Terminology

Before you get started, familiarize yourself with the terms below:

  • Instruction scheduling: If two instructions appear in a sequence in a program, but are independent from each other, the compiler can swap them without affecting the program’s behavior. The goal of instruction scheduling is to find a valid permutation of the program instructions that also optimizes the program’s performance, by making use of processor resources.

  • Pipeline: A pipeline is the mechanism used by the processor to execute instructions. Pipelining makes efficient use of processor resources by dividing instructions into stages that can overlap and be processed in parallel, reducing the time it takes for instructions to execute. Instructions can only be executed if the required data is available, otherwise this leads to a delay in execution called a pipeline stall.

  • Resource pressure: Resources refer to the hardware units used to execute instructions. If instructions in a program all rely on the same resources, then it leads to pressure. Execution is slowed down as instructions must wait until the unit they need becomes available.

  • Data dependency: Data dependency refers to the relationship between instructions. When an instruction requires data from a previous instruction this creates a data dependency.

What is Machine Code Analyzer (MCA)?

Machine Code Analyzer (MCA) is a performance analysis tool that uses information available in LLVM to measure performance on a specific CPU.

How can MCA be useful?

MCA takes as input a snippet of assembly code and then simulates the execution of that code in a loop of iterations, and the default is 100.
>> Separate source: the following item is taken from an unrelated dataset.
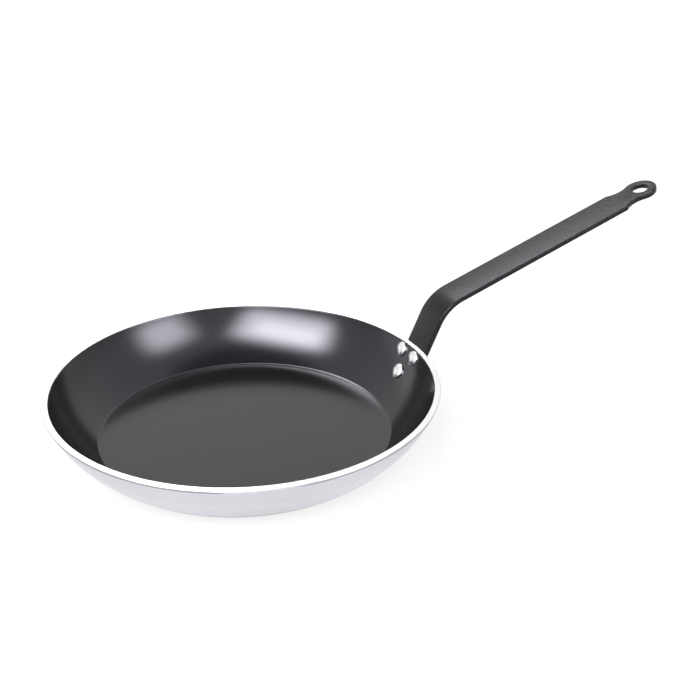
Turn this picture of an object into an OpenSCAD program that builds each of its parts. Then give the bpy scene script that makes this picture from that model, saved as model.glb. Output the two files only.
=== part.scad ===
// Omelette pan: a pressed aluminium pan with a non-stick coating and a strip steel handle on three rivets.
// Millimetres. The pan stands on the plane Z = 0 with its axis on Z, and the handle runs along +X.

/* [Pan] */
// Outside diameter over the rim
rim_d = 280; // [264:1:300]
// Height from the table to the top of the rim
pan_h = 42; // [38:0.5:48]
// Diameter at which the curve of the outer wall, carried on down, would meet the table
foot_d = 212.6; // [200:0.2:222]
// Radius of the curve of the outer wall, seen in section
wall_curve_r = 90.5; // [75:0.5:120]
// Thickness of the wall, square to its surface
wall_t = 4.2; // [2.5:0.1:5]
// Thickness of the floor
floor_t = 4.2; // [2.5:0.1:6]
// Rounding between the underside and the wall
foot_edge_r = 8; // [3:0.5:12]
// Rounding of the crease between the floor and the wall, inside
crease_r = 4; // [2:0.5:10]
// Rounding of the outer edge of the rim
rim_edge_r = 0.8; // [0.5:0.1:1.8]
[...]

MCA then outputs a performance report, which contains information such as the latency and throughput of the assembly block and the resource usage for each instruction.
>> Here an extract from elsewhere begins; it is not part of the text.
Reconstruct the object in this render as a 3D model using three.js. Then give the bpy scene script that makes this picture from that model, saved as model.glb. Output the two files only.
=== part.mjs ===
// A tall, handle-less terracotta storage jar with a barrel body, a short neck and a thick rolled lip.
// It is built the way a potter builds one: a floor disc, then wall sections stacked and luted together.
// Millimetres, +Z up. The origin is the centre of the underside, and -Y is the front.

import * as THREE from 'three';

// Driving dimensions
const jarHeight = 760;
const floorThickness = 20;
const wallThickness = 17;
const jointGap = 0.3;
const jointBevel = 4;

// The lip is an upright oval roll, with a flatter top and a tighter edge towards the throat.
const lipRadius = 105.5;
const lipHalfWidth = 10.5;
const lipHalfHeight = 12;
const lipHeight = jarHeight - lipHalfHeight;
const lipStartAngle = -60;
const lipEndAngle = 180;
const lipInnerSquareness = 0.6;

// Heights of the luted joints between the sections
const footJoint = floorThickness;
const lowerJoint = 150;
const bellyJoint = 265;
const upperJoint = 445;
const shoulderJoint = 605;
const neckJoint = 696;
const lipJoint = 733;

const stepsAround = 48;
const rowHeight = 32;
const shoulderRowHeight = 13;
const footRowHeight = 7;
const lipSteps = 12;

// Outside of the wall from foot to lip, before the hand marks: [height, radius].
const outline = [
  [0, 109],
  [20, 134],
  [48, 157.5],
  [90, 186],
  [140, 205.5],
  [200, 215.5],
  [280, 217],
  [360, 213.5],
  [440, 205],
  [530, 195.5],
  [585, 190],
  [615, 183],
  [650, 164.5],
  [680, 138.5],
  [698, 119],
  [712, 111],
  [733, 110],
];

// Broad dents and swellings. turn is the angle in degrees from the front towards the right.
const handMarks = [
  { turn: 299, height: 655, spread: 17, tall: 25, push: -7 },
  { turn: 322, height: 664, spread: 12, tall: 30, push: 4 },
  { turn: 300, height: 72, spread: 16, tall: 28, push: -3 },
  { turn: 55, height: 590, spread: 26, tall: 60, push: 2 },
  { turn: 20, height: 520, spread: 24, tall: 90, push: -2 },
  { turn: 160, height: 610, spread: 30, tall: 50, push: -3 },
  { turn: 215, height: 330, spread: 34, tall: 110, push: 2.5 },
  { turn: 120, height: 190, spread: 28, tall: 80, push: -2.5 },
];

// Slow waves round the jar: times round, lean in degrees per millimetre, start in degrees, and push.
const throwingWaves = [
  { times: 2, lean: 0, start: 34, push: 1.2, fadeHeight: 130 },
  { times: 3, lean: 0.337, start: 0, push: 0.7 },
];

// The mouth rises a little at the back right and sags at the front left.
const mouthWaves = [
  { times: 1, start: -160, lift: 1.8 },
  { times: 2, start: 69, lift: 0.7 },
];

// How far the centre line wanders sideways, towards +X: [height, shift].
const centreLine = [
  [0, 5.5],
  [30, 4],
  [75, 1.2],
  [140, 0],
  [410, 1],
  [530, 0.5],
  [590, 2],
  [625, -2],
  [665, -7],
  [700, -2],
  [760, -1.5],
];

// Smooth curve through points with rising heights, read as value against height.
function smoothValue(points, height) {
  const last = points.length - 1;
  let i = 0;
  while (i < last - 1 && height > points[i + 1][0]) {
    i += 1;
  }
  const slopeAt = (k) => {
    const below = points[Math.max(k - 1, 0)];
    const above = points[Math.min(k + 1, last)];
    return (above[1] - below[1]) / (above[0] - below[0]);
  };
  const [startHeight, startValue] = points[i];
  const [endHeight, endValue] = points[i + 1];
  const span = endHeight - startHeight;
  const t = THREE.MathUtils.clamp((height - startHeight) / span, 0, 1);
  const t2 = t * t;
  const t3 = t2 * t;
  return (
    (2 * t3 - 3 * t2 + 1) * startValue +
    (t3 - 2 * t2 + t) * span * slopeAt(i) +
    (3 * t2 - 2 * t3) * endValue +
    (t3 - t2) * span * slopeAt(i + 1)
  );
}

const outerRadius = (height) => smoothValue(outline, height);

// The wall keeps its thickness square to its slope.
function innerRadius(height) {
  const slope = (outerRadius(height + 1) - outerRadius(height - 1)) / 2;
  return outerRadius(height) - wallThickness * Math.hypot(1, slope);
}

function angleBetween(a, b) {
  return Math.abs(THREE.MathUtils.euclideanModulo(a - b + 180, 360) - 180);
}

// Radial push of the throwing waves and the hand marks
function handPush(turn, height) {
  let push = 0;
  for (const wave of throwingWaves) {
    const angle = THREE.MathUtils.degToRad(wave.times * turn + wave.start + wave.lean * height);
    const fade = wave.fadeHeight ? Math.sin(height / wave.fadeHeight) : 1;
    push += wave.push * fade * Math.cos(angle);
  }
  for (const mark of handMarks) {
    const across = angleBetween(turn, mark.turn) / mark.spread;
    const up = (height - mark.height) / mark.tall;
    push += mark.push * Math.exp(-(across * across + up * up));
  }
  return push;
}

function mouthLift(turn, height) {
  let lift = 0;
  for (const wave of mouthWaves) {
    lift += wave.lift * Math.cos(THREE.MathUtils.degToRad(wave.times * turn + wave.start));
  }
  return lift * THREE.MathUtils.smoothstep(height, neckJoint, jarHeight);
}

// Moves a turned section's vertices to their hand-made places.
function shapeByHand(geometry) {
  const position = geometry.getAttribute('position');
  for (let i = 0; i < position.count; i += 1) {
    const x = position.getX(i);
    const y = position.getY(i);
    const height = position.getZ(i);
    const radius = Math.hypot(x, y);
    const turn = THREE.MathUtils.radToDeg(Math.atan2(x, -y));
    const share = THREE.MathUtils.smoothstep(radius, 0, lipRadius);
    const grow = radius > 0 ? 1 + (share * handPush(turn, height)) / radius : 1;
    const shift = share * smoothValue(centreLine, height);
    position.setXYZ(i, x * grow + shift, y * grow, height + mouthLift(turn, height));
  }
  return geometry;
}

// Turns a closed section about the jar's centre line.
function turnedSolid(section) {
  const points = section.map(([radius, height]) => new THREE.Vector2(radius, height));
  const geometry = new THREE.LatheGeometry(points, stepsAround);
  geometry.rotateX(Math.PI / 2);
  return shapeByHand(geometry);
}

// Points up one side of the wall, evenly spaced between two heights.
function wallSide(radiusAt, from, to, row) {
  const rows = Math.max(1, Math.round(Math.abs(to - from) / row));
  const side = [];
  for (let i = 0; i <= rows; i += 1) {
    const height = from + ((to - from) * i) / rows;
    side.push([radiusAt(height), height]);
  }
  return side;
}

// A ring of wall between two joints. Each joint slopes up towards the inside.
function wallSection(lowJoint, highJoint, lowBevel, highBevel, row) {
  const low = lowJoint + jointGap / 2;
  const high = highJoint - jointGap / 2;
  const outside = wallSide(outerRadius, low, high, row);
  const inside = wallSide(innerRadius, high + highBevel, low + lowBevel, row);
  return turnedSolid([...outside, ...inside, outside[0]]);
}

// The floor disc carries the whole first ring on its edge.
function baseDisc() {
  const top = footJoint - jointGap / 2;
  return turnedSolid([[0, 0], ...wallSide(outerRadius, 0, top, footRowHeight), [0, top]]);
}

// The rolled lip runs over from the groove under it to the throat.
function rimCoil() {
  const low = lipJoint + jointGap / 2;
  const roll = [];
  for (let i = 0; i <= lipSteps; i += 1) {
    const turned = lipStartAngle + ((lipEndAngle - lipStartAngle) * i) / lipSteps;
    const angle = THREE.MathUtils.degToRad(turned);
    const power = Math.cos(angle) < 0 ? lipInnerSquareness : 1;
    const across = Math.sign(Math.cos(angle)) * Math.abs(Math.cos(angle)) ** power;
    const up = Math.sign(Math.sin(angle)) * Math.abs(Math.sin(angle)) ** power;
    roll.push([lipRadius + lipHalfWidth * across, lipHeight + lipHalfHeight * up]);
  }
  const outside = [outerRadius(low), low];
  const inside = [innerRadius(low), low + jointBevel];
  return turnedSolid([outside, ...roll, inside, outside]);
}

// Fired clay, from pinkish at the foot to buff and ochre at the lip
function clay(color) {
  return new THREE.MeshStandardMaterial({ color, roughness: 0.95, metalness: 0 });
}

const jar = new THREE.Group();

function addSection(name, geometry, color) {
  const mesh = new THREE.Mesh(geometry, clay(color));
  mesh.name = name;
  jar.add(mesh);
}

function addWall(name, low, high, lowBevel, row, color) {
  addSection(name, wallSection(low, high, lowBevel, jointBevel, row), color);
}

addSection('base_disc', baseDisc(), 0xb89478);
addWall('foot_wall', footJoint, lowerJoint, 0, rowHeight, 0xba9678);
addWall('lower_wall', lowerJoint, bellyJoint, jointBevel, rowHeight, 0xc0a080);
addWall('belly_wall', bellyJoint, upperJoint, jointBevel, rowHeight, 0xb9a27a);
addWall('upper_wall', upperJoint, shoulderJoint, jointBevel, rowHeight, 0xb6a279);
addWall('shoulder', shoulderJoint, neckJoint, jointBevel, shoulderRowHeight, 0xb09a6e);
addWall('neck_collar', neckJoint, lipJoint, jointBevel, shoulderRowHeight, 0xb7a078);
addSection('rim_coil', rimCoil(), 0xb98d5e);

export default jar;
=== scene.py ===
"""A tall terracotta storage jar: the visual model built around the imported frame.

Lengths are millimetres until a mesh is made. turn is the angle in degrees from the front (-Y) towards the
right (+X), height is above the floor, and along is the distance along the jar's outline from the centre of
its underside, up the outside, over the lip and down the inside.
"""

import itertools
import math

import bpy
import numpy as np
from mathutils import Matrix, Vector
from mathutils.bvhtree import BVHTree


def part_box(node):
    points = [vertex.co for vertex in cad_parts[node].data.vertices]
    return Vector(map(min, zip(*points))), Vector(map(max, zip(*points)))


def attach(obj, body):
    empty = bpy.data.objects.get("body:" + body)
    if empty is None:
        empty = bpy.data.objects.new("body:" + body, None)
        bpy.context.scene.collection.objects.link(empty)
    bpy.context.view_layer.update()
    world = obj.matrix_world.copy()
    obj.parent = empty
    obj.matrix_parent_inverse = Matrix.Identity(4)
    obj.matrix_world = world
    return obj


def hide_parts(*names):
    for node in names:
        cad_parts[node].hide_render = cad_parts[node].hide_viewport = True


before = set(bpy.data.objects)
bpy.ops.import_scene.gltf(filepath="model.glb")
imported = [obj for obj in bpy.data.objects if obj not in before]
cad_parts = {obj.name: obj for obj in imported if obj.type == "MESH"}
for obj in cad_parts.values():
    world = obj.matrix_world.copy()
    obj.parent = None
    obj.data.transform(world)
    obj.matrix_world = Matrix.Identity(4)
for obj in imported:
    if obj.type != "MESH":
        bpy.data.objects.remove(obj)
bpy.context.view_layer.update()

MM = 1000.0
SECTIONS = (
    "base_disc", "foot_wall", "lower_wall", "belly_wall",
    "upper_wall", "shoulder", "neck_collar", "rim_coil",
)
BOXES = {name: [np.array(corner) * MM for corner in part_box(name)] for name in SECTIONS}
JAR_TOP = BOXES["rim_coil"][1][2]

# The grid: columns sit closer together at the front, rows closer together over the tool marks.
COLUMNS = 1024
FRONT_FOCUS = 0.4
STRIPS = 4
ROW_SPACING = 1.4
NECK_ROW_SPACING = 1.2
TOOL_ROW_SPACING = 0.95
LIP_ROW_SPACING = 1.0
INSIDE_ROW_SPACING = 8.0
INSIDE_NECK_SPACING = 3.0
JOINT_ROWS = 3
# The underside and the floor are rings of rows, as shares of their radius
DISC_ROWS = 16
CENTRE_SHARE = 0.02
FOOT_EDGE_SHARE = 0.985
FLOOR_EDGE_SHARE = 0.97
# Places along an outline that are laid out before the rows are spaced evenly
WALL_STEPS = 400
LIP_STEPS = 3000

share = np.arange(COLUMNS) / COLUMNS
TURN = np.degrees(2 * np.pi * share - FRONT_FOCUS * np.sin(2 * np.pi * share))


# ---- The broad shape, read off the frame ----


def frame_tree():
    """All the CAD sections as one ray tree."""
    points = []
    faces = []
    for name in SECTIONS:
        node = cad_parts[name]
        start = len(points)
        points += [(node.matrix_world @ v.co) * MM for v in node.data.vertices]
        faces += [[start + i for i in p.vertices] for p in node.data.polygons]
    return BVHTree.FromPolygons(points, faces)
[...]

Using this information, you can identify bottlenecks in performance such as resource pressure and data dependencies. There are many options you can give MCA to get performance metrics. The options are explained in the llvm-mca documentation .

How to acquire MCA

MCA is available as part of most Linux distributions, however the version tends to lag behind the current LLVM release. A recent version of MCA is also shipped as part of the Arm Toolchain for Linux (ATfL). You can find more information about ATfL and installation steps in the ATfL user guide . The set of cores available for performance estimation in MCA is determined by the LLVM version. You can check the version you are currently using by running llvm-mca --version. Using a recent version of LLVM is recommended in order to take advantage of improvements made to MCA. The most recent release can be obtained directly from LLVM, by downloading one of their release packages . LLVM also makes nightly builds available to download for Debian/Ubuntu based systems.